Cruz winning eligibility challenges but critics remain
Candidate Ted Cruz has won three recent court challenges about his Canadian birthplace and his ability to run for President. But not everyone is agreeing with those courts’ findings.
On Wednesday, another challenge failed in Texas when U.S. District Judge Gray Miller dismissed a lawsuit from attorney Newton Schwartz, noting that Schwartz lacked standing. Other suits have failed in New York, Illinois and Florida when faced with similar procedural problems.
And Tuesday, an administrative law judge in New Jersey ruled against a law professor who sued the Cruz campaign, claiming the professor’s own write-in presidential campaign had been harmed by Cruz’s candidacy.
Victor Williams, a Catholic University professor, and three New Jersey voters challenged the presence of Cruz on the June GOP primary ballot.
During arguments, Judge Jeff Masin agreed the questions about the constitutional status of Cruz’s candidacy weren’t far-fetched. “This is a serious constitutional issue, meaning it has been debated heavily (by legal scholars),” Masin said at the hearing. “This is not a frivolous issue.”
In fact, Masin found that the question had standing for a court to decide on its merits. But in the end, Masin ruled that the best prevailing argument was that Cruz, born in Canada to an American mother and Cuban-born father, could appear on New Jersey’s primary ballot.
"The more persuasive legal analysis is that such a child, born of a citizen-father, citizen-mother, or both, is indeed a 'natural born citizen' within the contemplation of the Constitution," Masin said.
"Absolute certainty as to this issue is only available to those who actually sat in Philadelphia and themselves thought on the issue,” Masin added. "The issue can never entirely be free of doubt, at least barring a definitive ruling of the United States Supreme Court.”
Masin referenced an opinion in Pennsylvania in March that came to a similar conclusion, where Commonwealth Court Senior Judge Dan Pellegrini rejected a challenge to Cruz’s eligibility from a Pittsburgh resident.
“Having extensively reviewed all articles cited in this opinion, as well as many others, this Court holds, consistent with the common law precedent and statutory history, that a 'natural born citizen' includes any person who is a United States citizen from birth. Accordingly, because he was a citizen of the United States from birth, Ted Cruz is eligible to serve as President of the United States,” Pellegrini wrote.
The Pennsylvania Supreme Court later upheld Pellegrini’s ruling.
The cases were the first of recent challenges to the Cruz campaign to get public merit opinions from judges
But everyone is siding with the judges. Williams, for example, plans to mount challenges in as many as nine states, including California, Montana, Nebraska, Oregon, South Dakota, Washington, and Wisconsin. Williams believes he has a better chance than other challengers because he can prove standing as a presidential candidate who would be harmed by Cruz’s presence on those ballots.

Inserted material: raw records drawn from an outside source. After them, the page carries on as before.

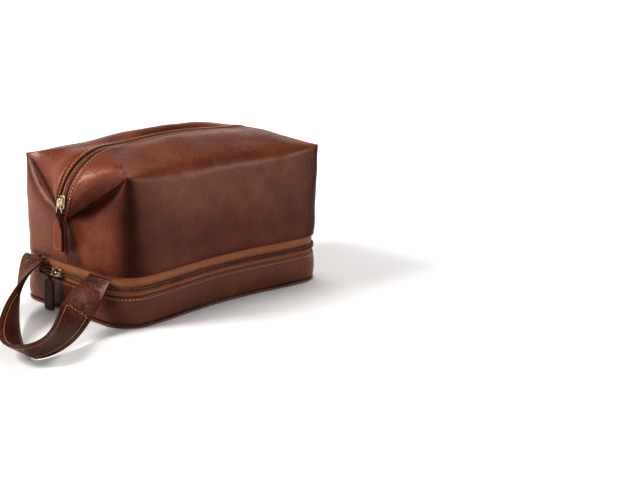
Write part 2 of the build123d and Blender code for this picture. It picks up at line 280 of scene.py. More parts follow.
def stitch_row(path, out, stitch, gap=0.0):
    """Stitches in a line on a surface, with a gap at both ends; stitch is one of the kinds listed above."""
    pitch, length, thick = stitch
    points, along, up = spaced(path, np.broadcast_to(out, path.shape), pitch, gap, gap)
    return repeated(thread_template(length, thick), points, along, np.cross(up, along), up)


# ---------- the bag's plan
def quarter(t, inset, half_x=HALF_LENGTH, half_y=HALF_WIDTH, pinch=PINCH, corner=CORNER):
    """Quarter of the plan: t is 0 at the end's middle, 1 half-way round the corner, 2 at the side's middle.

    A straight end, a circular corner and a side that draws in by pinch times (1 - share squared) squared.
    Gives x, y and the outward direction, with the end towards +x and the long side towards +y.
    """
    a, b, r = half_x - inset, half_y - inset, corner - inset
    turn = r * np.pi / 4
    d = np.where(t < 1, t * (b - r + turn), b - r + turn + (t - 1) * (turn + a - r))
    along_end = np.clip(d, 0, b - r)
    angle = np.clip(d - (b - r), 0, 2 * turn) / r
    along_side = np.clip(d - (b - r) - 2 * turn, 0, a - r)
    x = a - r + r * np.cos(angle) - along_side
    share = (a - r - along_side) / (a - r)
    y = along_end + r * np.sin(angle) - pinch * (1 - share ** 2) ** 2
    return x, y, np.cos(angle), np.sin(angle)


def around(t, inset):
    """The whole plan as a closed line: t runs 0 to 8 from the left end by the front, right end and back."""
    q = np.floor(t / 2).astype(int)
    local = t - 2 * q
    local = np.where(q % 2 == 1, 2 - local, local)
    x, y, nx, ny = quarter(local, inset)
    sx = np.where(np.isin(q % 4, (0, 3)), -1, 1)
    sy = np.where(np.isin(q % 4, (0, 1)), -1, 1)
    return x * sx, y * sy, nx * sx, ny * sy


def ring_band(t, insets, heights):
    """A profile of insets and heights carried round the plan at the places t."""
    x, y, _, _ = around(t[:, None] + 0 * insets[None], insets[None])
    z = np.broadcast_to(heights[None], x.shape)
    return np.stack([x, y, z], -1)


# ---------- the upper bag's leather
def zip_edge(t):
    """Leather's edge at the top zip and the way out there: an arc down each end, a low dome between."""
    a = np.pi / 2 * np.minimum(t, 1)
    x = np.where(t < 1, ARC_X + ARC_RADIUS * np.cos(a), ARC_X * (2 - t))
    lift = DOME * (1 - (np.clip(x, 0, ARC_X) / ARC_X) ** 2) ** 2
    z = ARC_Z + ARC_RADIUS * np.sin(a) + np.where(t < 1, 0, lift)
    out = np.stack([np.cos(a), 0 * a, np.sin(a)], -1)
    return np.stack([x, WINDOW + 0 * x, z], -1), out


def skin_rows(t, crease=1.0, sharp=3.0, full=0.0):
    """Fifteen control rows of a quarter of the leather, from the turned hem at the seam to the zip's edge.

    Below the shoulder each row is the plan drawn in, its corner tightened with height. Round the end the
    sixth to eighth rows run down a valley from the corner's tip to the zip's end; along the side they make
    the shoulder. crease scales the valley's depth, sharp is the radius of the corner's tip and full is
    extra swell in the top panel.
    """
    tau, sigma = np.minimum(t, 1), np.maximum(t - 1, 0)
    bow = np.sin(np.pi * tau)
    ease = 1 - (1 - sigma) ** 3

    def shoulder_plan(at):
        return quarter(at, 0, EAR[0], EAR[1], TOP_PINCH, sharp)[:2]

    shoulder = np.stack([*shoulder_plan(t), EAR[2] + 0 * t + 1.2 * ease], -1)
    tip = np.append(shoulder_plan(np.ones(1)), EAR[2])
    valley = ZIP_END + (tip - ZIP_END) * tau[:, None]
    valley[:, 0] -= 6.5 * crease * np.abs(bow) ** 0.7
    valley[:, 2] += (2.2 * crease - 2.4) * bow
    fold = np.where((t <= 1)[:, None], valley, shoulder)
    edge, out = zip_edge(t)
    reach = edge - fold

    def wall(h, belly):
        """Row at share h of the way from the seam to the fold."""
        z = SEAM + 1.5 + h * (fold[:, 2] - SEAM - 1.5)
        rise = (z - SEAM) / (EAR[2] - SEAM)
        x, y, _, _ = quarter(t, 0, HALF_LENGTH - (HALF_LENGTH - EAR[0]) * rise,
                             HALF_WIDTH - (HALF_WIDTH - EAR[1]) * rise,
                             PINCH - (PINCH - TOP_PINCH) * rise, CORNER - 20 * rise)
        lean_out = 12.5 * rise * (1 - tau ** 2) + 2.5 * bow * np.minimum(1, 2 * rise)
        x = x + np.where(t < 1, lean_out, 0)
        y = y + belly * np.sin(np.pi / 2 * sigma) ** 2
        return np.stack([x, y, z], -1)

    def hem(inset, z):
        x, y, _, _ = quarter(t, inset)
        return np.stack([x, y, SEAM + z + 0 * t], -1)

    def over(share, lift):
        return fold + reach * share[:, None] + lift

    inward = -unit(reach)
    length = np.linalg.norm(reach, axis=1)
    gap = 9.0 * (1 - (1 - sigma) ** 5)
    h_roll = np.where(t < 1, 0.93 - 0.10 * crease * np.abs(bow), 0.93 - 0.36 * ease)
    lip = 4.2 * crease * np.abs(bow) ** 0.7
    lip_out = np.stack([0.45 * lip, 0 * lip, 0.95 * lip], -1)
    return np.stack([
        hem(1.6, 1.6),
        hem(0.6, -0.4),
        hem(-0.7, 0.6),
        wall(0.22 - 0.06 * ease, 1.5),
        wall(0.58 - 0.22 * ease, 3.2),
        wall(h_roll, 3.2),
        fold - np.stack([0 * gap, 0 * gap, gap], -1),
        fold + unit(reach) * gap[:, None],
        over(0.15 + 0.27 * ease, lip_out + out * (2.4 * ease)[:, None]),
        over(0.5 + 0.2 * ease, out * (1.2 * tau + (3.4 + full) * ease + 5.5 * bow)[:, None]),
        over(0.84 + 0.04 * ease, out * (0.8 * tau + (2.0 + 0.8 * full) * ease + 2.6 * bow)[:, None]),
        edge + inward * np.minimum(4.4, 0.6 * length)[:, None] + out * 0.5,
        edge + inward * np.minimum(1.9, 0.3 * length)[:, None] + out * 0.35,
        edge,
        edge - out * 1.7,
    ])


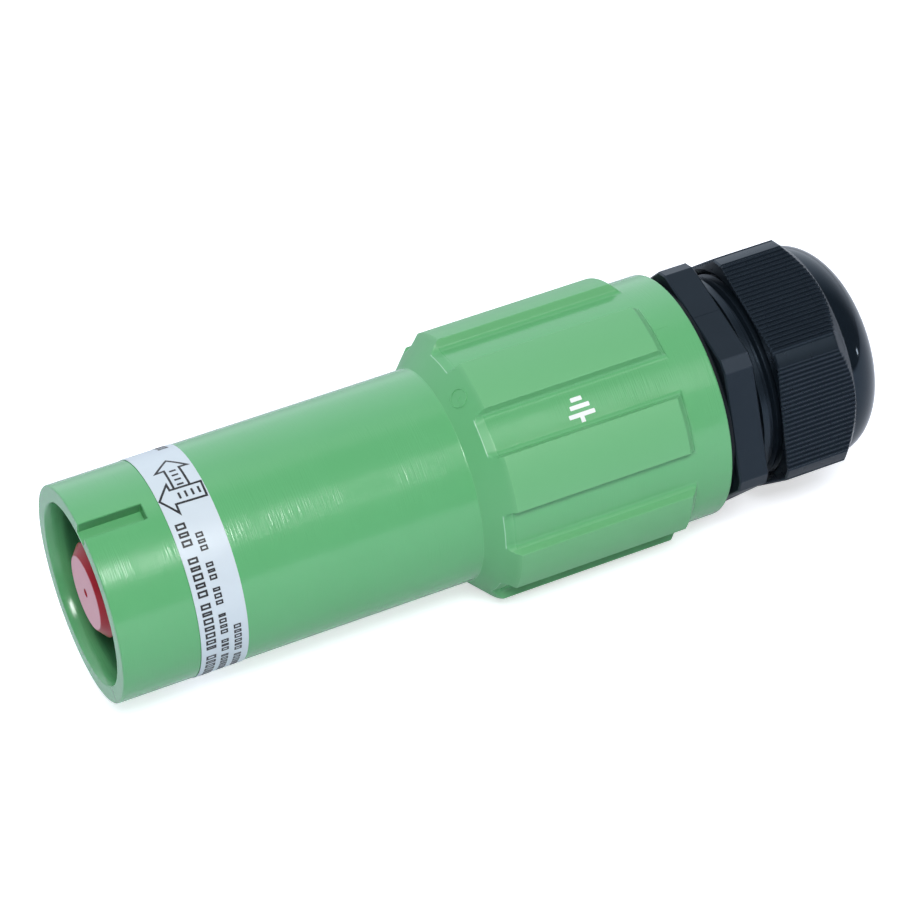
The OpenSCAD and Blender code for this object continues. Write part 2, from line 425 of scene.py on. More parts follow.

At issue in the debate is the Constitution’s Natural Born Citizenship Clause, which states that “no person except a natural born Citizen, or a Citizen of the United States, at the time of the Adoption of this Constitution, shall be eligible to the Office of President.”

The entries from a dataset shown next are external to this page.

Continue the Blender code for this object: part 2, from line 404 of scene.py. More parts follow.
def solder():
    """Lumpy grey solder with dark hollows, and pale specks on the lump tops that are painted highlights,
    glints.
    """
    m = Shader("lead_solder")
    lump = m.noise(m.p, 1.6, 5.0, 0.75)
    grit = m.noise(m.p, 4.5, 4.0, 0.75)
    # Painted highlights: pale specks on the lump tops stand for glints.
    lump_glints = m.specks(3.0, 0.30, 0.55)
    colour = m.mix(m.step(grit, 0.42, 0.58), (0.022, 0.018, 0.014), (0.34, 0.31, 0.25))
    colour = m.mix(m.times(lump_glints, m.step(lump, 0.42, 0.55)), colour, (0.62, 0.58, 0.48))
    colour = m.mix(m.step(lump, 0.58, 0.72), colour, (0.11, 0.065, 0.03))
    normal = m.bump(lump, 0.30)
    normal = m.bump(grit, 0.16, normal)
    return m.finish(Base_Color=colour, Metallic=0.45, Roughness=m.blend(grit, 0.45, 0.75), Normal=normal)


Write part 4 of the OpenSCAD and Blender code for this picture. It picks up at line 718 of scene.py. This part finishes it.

One interpretation is that the 1790 Naturalization Act provided that “children of citizens of the United States, that may be born beyond the sea, or out of the limits of the United States, shall be considered as natural-born citizens.”
However, several scholars, such as Harvard’s Laurence Tribe, believe the Supreme Court has never addressed the situation.
Legislative attorney Jack Maskell, writing for the Congressional Research Service in 2011, found that “the weight of more recent federal cases, as well as the majority of scholarship on the subject, also indicates that the term ‘natural born citizen’ would most likely include, as well as native born citizens, those born abroad to U.S. citizen-parents, at least one of whom had previously resided in the United States, or those born abroad to one U.S. citizen parent who, prior to the birth, had met the requirements of federal law for physical presence in the country.”
To be sure, the debate over Natural Born Citizenship Clause will continue through the 2016 primary cycle, and possibly further. A definitive answer may not come until a lawsuit made its way to the Supreme Court (if the Court decided someone had standing to sue) or a constitutional amendment clarified the issue.